Exercise description: Up to and including the line with "radii = radius", reproduce the listing below exactly, beginning at its first line.

Dataset excerpt:
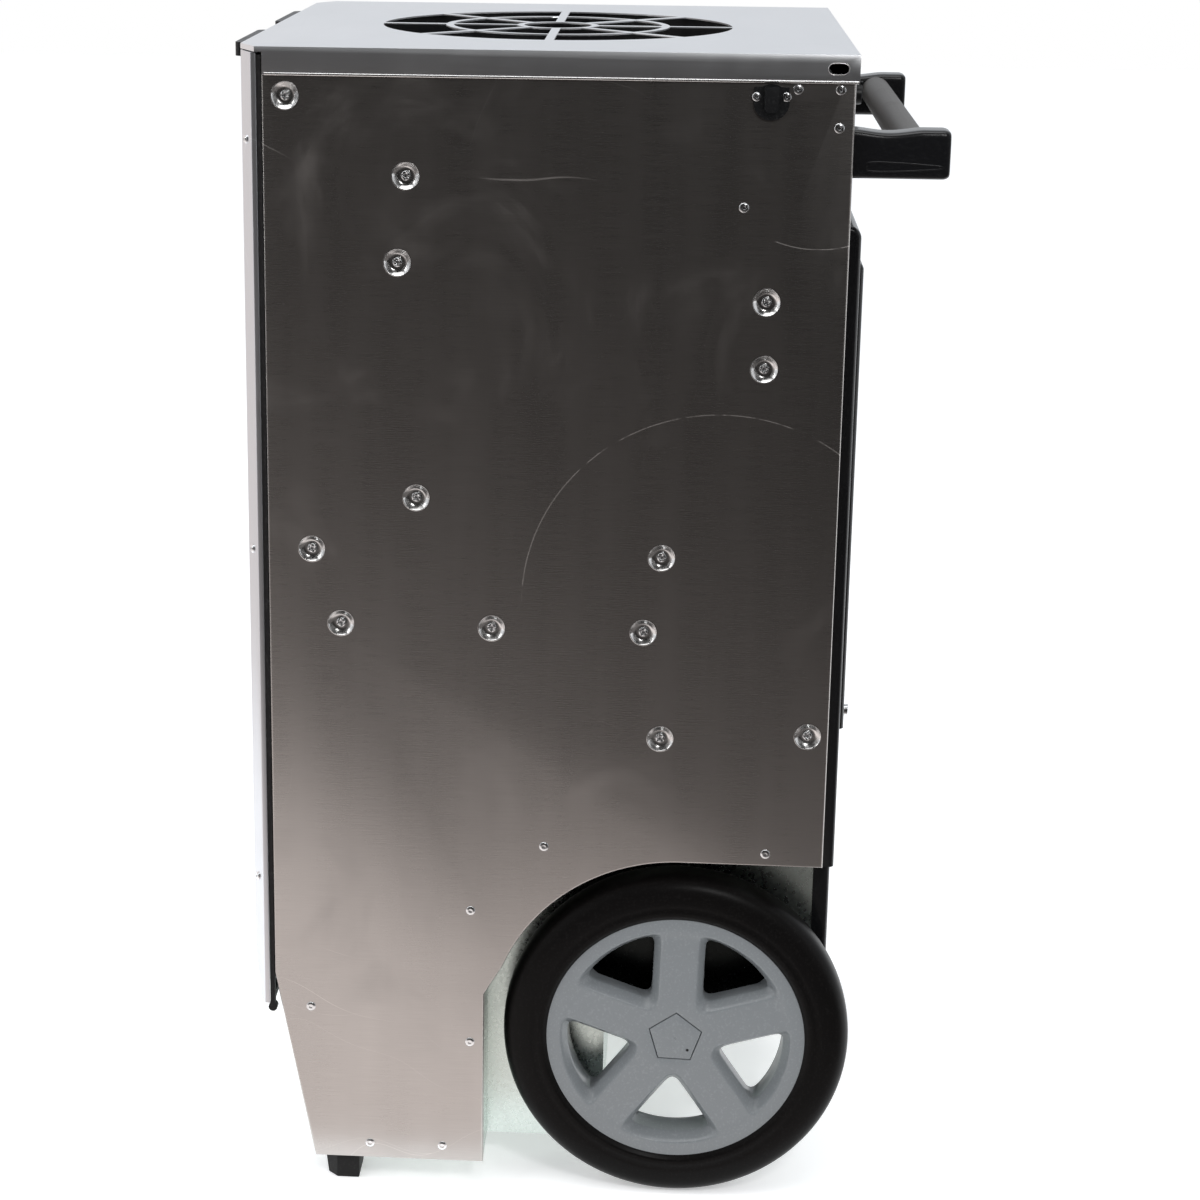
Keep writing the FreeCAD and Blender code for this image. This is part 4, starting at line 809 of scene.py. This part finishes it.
def cross_head(radius, rise, slot):
    """A pan head: a flat-topped dome, less a cross whose depth fades out along its four arms."""
    radii = radius * np.sin(np.linspace(0.5, 0.002, 15) * np.pi)

    def height(x, y, r):
        dome = rise * np.sqrt(np.clip(1 - (r / radius) ** 4, 0, 1))
        narrow, long_ = np.minimum(abs(x), abs(y)), np.maximum(abs(x), abs(y))
        arm = np.clip(1.6 - narrow / slot, 0, 1) * np.clip(1.5 - long_ / (radius * 0.55), 0, 1)
        return dome - arm * rise * 0.62
    return disc_field(radii, height, 48)


def rivet_head(radius):
    """A blind rivet: domed flange, raised lip round the mandrel's hollow, and the mandrel's broken end."""
    profile = np.array([(1.0, 0.0), (0.98, 0.10), (0.86, 0.17), (0.62, 0.26), (0.46, 0.30), (0.38, 0.28),
                        (0.32, 0.12), (0.22, 0.09), (0.001, 0.11)]) * radius
    return turned(profile, 28)


def spread(shape, base, centres, side, x, turns=None):
    """Copies one grid to every centre on a side panel; each copy is turned by its own angle about its axis."""
    for k, (y, z) in enumerate(centres):
        a = (turns or (lambda n: 0.0))(k)
        c, s = math.cos(a), math.sin(a)
        spun = np.stack([base[..., 0] * c - base[..., 1] * s, base[..., 0] * s + base[..., 1] * c, base[..., 2]], -1)
        shape.grid(facing(spun, side) + np.array([side * x, y, z]), close_columns=True)
    return shape


bowl, head, dome = pressed_bowl(), cross_head(5.4 * MM, 3.3 * MM, 0.75 * MM), rivet_head(4.8 * MM)
seats = DIMPLES + np.array([FRONT, 0.0])
studs = RIVETS + np.array([FRONT, 0.0])
lid_hem_steel = bare_metal("hem_steel", (0.80, 0.79, 0.78), 0.24, 0.08)
bright_press = bare_metal("pressed_bright_steel", (0.80, 0.79, 0.78), 0.17, 0.08)
for side, hand in ((1, "right"), (-1, "left")):
    spread(Shape(), bowl, seats, side, HALF).make(
        "pressed_seats_" + hand, "side_panel_" + hand, bright_press, smooth=60.0, facing=(side, 0, 0))
heads, domes = Shape(), Shape()
for side in (1, -1):
    spread(heads, head, seats, side, HALF - SEAT_DEPTH, lambda k: 1.3 * k)
    spread(domes, dome, studs, side, HALF)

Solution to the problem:
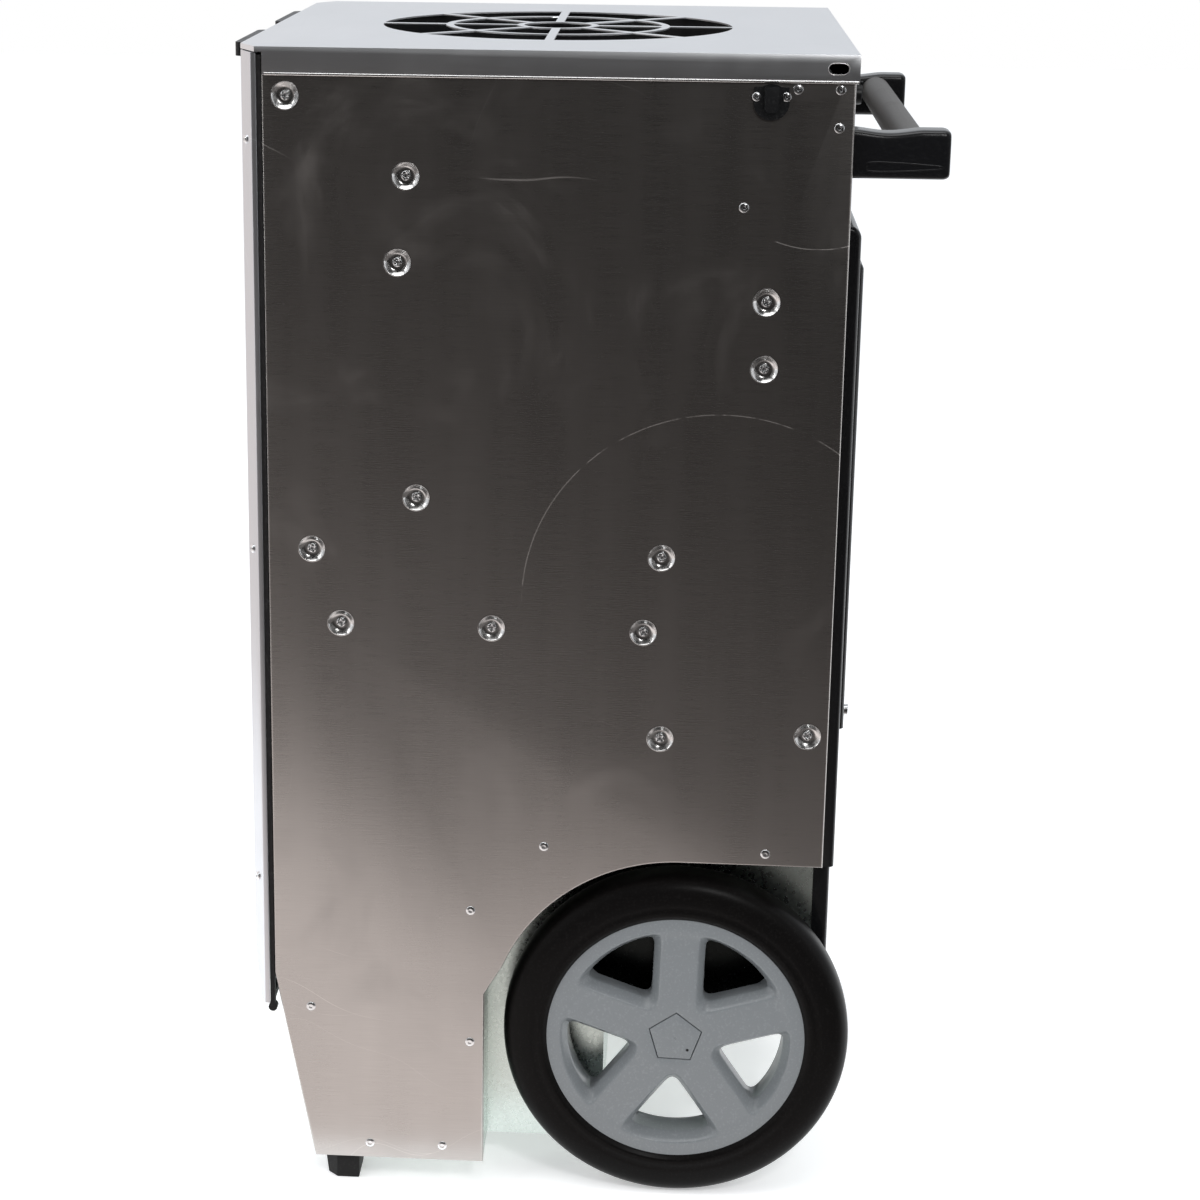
Keep writing the FreeCAD and Blender code for this image. This is part 4, starting at line 809 of scene.py. This part finishes it.
def cross_head(radius, rise, slot):
    """A pan head: a flat-topped dome, less a cross whose depth fades out along its four arms."""
    radii = radius * np.sin(np.linspace(0.5, 0.002, 15) * np.pi)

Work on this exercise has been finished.